The heavyweight also holds the bait closer to the bottom, and the lure on the leader line flows freely, giving it a more natural appearance. In deep open-water settings, a bigger weight on a Texas rig tends to restrict the action of the soft plastic bait, making it less effective.
Since bass tends to roam more in open water on cloudy, windy days a Carolina rig is the obvious choice for this type of weather.
Water can move in many different ways and can vary in depth and clarity as well. These are among the things that you should take into consideration when deciding what rig to use as they could either work for you or against you.
In a body of water where there are strong currents, the Caroline rig will work better as it uses heavier sinkers and the current will make the rig look much more appealing and lifelike as the bait will move further away from the line.
The Texas Rig will perform significantly better in shallow waters. It’s lighter and less likely to sink into the depths.
When fishing for fish that prefer to live in deep waters, the Carolina rig is ideal because it is heavier than the Texas rig and will sink lower, reaching the fish that live in deeper water.

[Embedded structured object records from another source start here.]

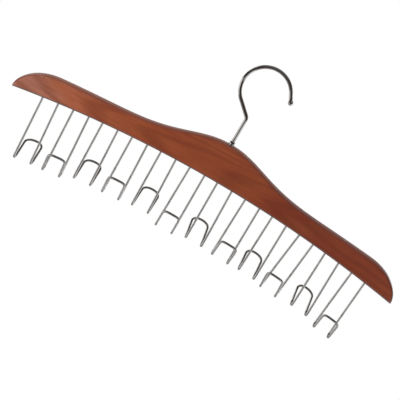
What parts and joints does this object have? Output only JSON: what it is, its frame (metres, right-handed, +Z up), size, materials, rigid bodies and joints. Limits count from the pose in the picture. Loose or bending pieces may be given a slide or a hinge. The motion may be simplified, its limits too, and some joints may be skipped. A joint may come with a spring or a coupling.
{
  "type": "belt hanger",
  "caption": "Belt hanger: an arched, lacquered wooden bar under a swivelling wire hook with a ball tip, and bent-wire belt hooks that face the back and the front by turns.",
  "frame": {"origin": "the rail seat: the highest point inside the eye of the swivel hook, in the middle of the wire's thickness", "axes": "+X along the bar, to the right in the picture and towards the hook's open side; +Y from the front to the back; +Z up"},
  "size_m": [0.4442, 0.0356, 0.2203],
  "materials": {
    "cherry_lacquer": "reddish-brown satin lacquer",
    "polished_chrome": "bright chrome plate on steel wire",
    "zinc_plate": "zinc-plated steel"
  },
  "bodies": {
    "hook": {"swivel_hook": "polished_chrome", "retaining_washer": "zinc_plate", "retaining_nut": "zinc_plate"},
    "hanger": {"wood_bar": "cherry_lacquer", "hook_bushing": "polished_chrome", "belt_hook_01": "polished_chrome", "belt_hook_02": "polished_chrome", "belt_hook_03": "polished_chrome", "belt_hook_04": "polished_chrome", "belt_hook_05": "polished_chrome", "belt_hook_06": "polished_chrome", "belt_hook_07": "polished_chrome", "belt_hook_08": "polished_chrome", "belt_hook_09": "polished_chrome", "belt_hook_10": "polished_chrome", "belt_hook_11": "polished_chrome", "belt_hook_12": "polished_chrome"}
  },
  "joints": [
    {"name": "hook_swivel", "type": "hinge", "parent": "hook", "child": "hanger", "pos_m": [-0.003, 0, -0.0863], "axis": [0, 0, 1], "continuous": true}
  ]
}
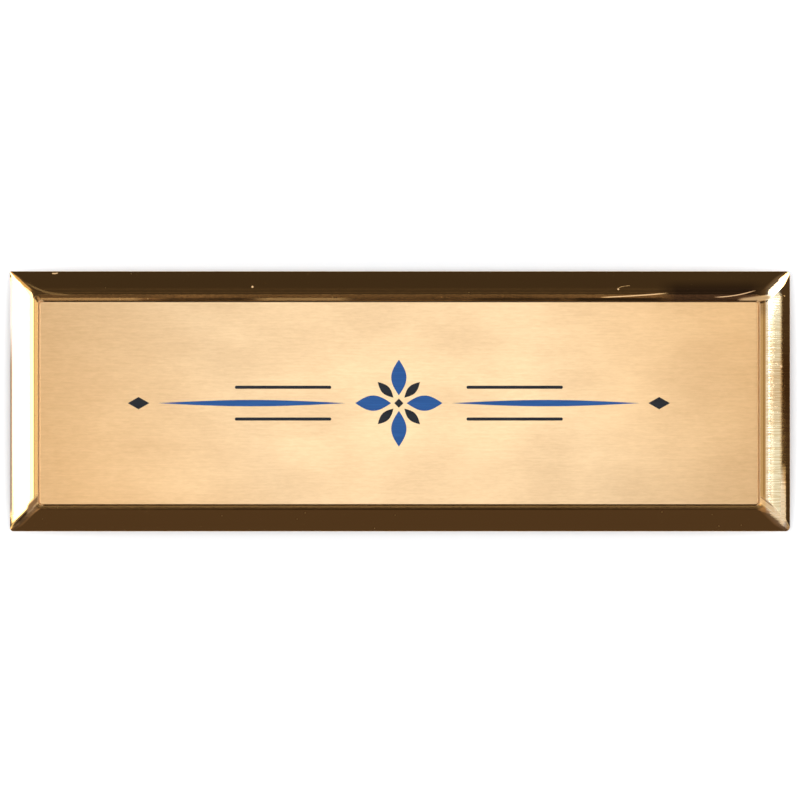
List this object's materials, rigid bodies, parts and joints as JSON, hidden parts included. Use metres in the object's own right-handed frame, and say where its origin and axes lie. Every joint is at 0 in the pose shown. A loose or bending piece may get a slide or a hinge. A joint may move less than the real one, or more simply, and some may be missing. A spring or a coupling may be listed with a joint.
{
  "type": "framed name badge with bar pin",
  "caption": "Slim rectangular name badge: polished bevelled metal frame, brushed plate set in its pocket, and a bar pin on the back.",
  "frame": {"origin": "on the surface that the badge rests on, under the middle of its outline", "axes": "+X along the badge's length, to the right as it is read; +Y up its face; +Z out of its face, away from the pin"},
  "size_m": [0.0762, 0.0254, 0.0066],
  "materials": {
    "polished_gold": "mirror-polished gold plate on pressed brass",
    "brushed_gold": "gold-anodised, brushed along its length",
    "nickel": "nickel-plated steel, lightly worn",
    "print_ink": "thin printed ink, satin"
  },
  "bodies": {
    "root": {"frame": "polished_gold", "insert_plate": "brushed_gold", "bar_pin": "nickel"}
  },
  "joints": []
}
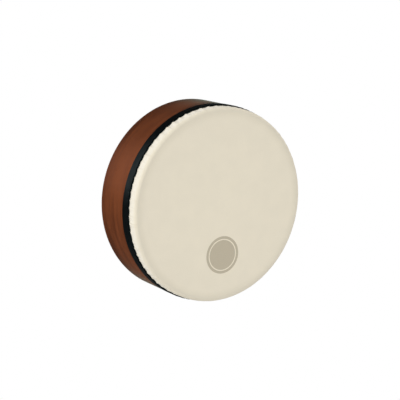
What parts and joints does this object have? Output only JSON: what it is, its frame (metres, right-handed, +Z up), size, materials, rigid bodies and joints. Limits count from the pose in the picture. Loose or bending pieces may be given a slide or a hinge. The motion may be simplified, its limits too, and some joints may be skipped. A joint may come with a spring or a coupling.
{
  "type": "frame drum",
  "caption": "Shallow round hand drum: laminated wooden shell, black band, cream film head with a printed disc on one side, open back.",
  "frame": {"origin": "centre of the drum: on its axis, halfway from the head's face to the open edge", "axes": "+Z up, with the drum upright and the printed disc low on the head; the head faces -Y and the open back faces +Y along the drum's axis; +X is to the right for a viewer who faces the head"},
  "size_m": [0.2548, 0.0826, 0.2548],
  "materials": {
    "stained_veneer": "brown stain under satin lacquer",
    "crossband_veneer": "cross-grain veneer, lacquered where it shows at the open edge",
    "core_veneer": "long-grain veneer, lacquered where it shows at the open edge",
    "inner_veneer": "brown stain under a thin sealer",
    "black_band": "black satin strip",
    "head_film": "cream translucent film with a soft matte surface",
    "print_ink": "flat grey-brown ink"
  },
  "bodies": {
    "root": {"outer_ply": "stained_veneer", "outer_crossband": "crossband_veneer", "core_ply": "core_veneer", "inner_crossband": "crossband_veneer", "inner_ply": "inner_veneer", "rim_band": "black_band", "drumhead": "head_film", "printed_disc": "print_ink"}
  },
  "joints": []
}
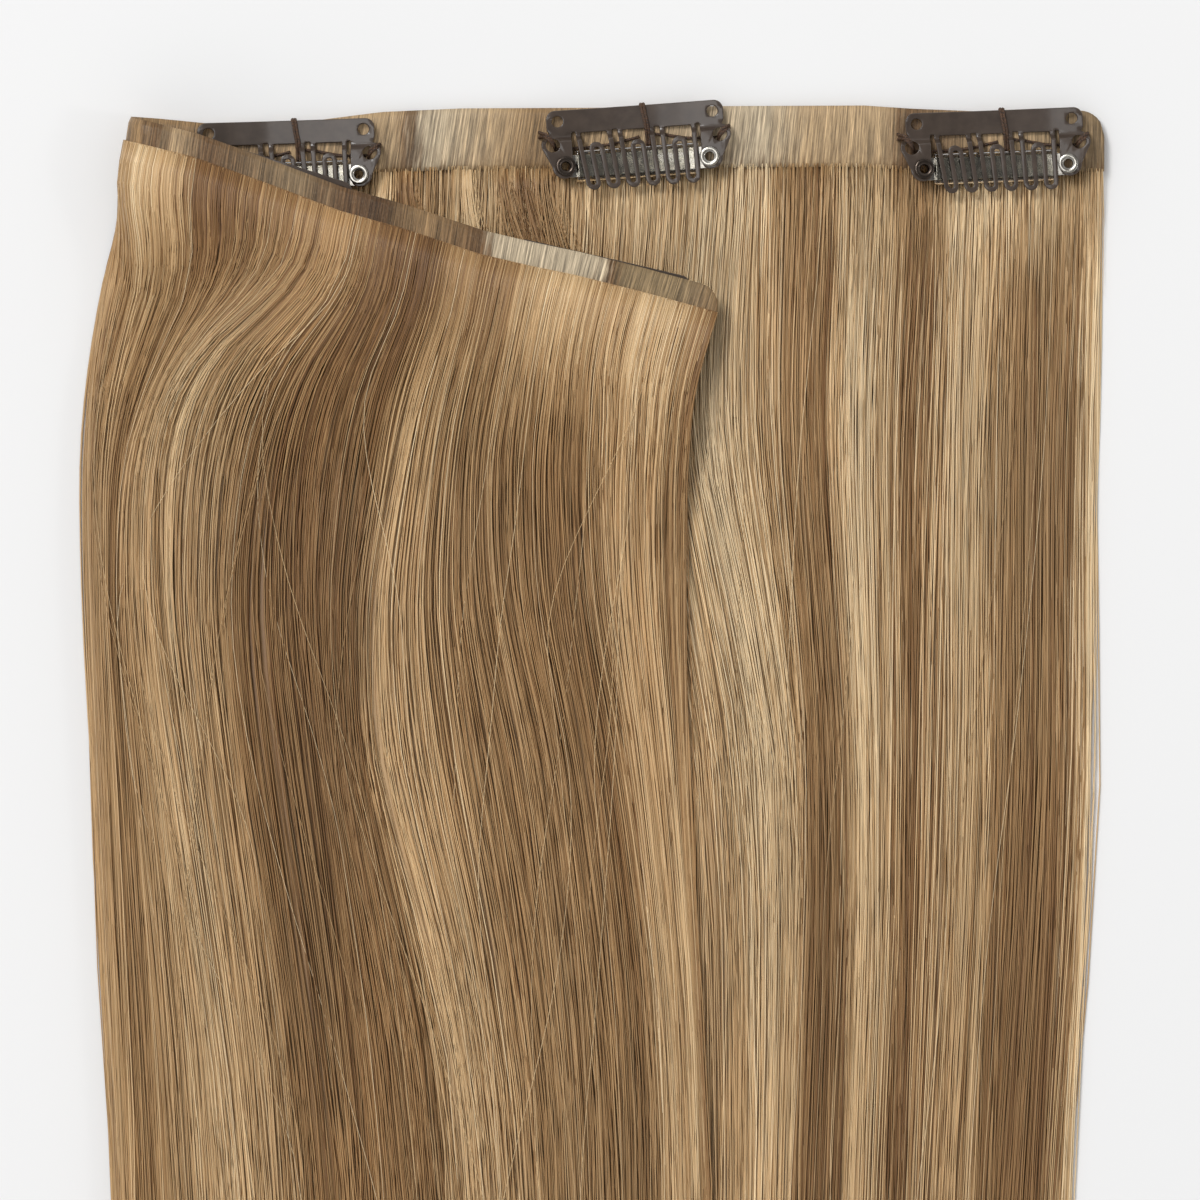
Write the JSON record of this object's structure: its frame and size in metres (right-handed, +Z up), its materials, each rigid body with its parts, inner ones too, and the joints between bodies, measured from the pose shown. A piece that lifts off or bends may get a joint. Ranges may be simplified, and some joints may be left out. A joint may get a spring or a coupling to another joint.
{
  "type": "clip in hair extension",
  "caption": "Seamless clip in hair weft lying folded over once, with comb snap clips sewn to a film band and long straight hair.",
  "frame": {"origin": "under the middle of the whole weft, on the surface that it lies on", "axes": "+Y from the hair's tips towards the band, +X along the band from the fold to its open end, +Z up from the surface"},
  "size_m": [0.1742, 0.409, 0.0121],
  "materials": {
    "film": "clear skin-like film with hair set in it, satin gloss",
    "hair": "straight hair in mixed blonde and light brown, soft sheen",
    "clip_paint": "taupe brown enamel on spring steel, semi gloss",
    "strap_steel": "bare spring steel strip",
    "silicone": "clear silicone tube, glossy",
    "eyelet": "polished tubular rivet, slightly worn"
  },
  "bodies": {
    "root": {"weft_band": "film", "hair_back_fall": "hair", "hair_front_fall": "hair", "clip_1_comb_plate": "clip_paint", "clip_1_strap": "strap_steel", "clip_1_sleeve": "silicone", "clip_1_rivet_left": "eyelet", "clip_1_rivet_right": "eyelet", "clip_2_comb_plate": "clip_paint", "clip_2_strap": "strap_steel", "clip_2_sleeve": "silicone", "clip_2_rivet_left": "eyelet", "clip_2_rivet_right": "eyelet", "clip_3_comb_plate": "clip_paint", "clip_3_strap": "strap_steel", "clip_3_sleeve": "silicone", "clip_3_rivet_left": "eyelet", "clip_3_rivet_right": "eyelet", "clip_4_comb_plate": "clip_paint", "clip_4_strap": "strap_steel", "clip_4_sleeve": "silicone", "clip_4_rivet_left": "eyelet", "clip_4_rivet_right": "eyelet", "clip_5_comb_plate": "clip_paint", "clip_5_strap": "strap_steel", "clip_5_sleeve": "silicone", "clip_5_rivet_left": "eyelet", "clip_5_rivet_right": "eyelet"}
  },
  "joints": []
}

If you are serious about your fishing or are finding that you are not catching as many fish as those around you, it is worth paying attention to these details of when is best to use the Carolina rig and Texas rig.
Even though they are quite similar in appearance, you can get different results just by paying attention to the weather, season, and body of water that you are fishing in.
However, if you are a beginner or are only treating fishing as a past time, you likely won’t have to worry too much about these different rigs as one should start you off on the right foot either way and from there you can decide if you want to get more involved in the different equipment.
It’s good to remember that if you are using either a Carolina rig or a Texas rig, there is no wrong time to use them as this article is more about the best times to use them.
Go with whatever rig works best for you and you may even find that you are the opposite because technique and initiative also play a part in what rigs are most effective at what times.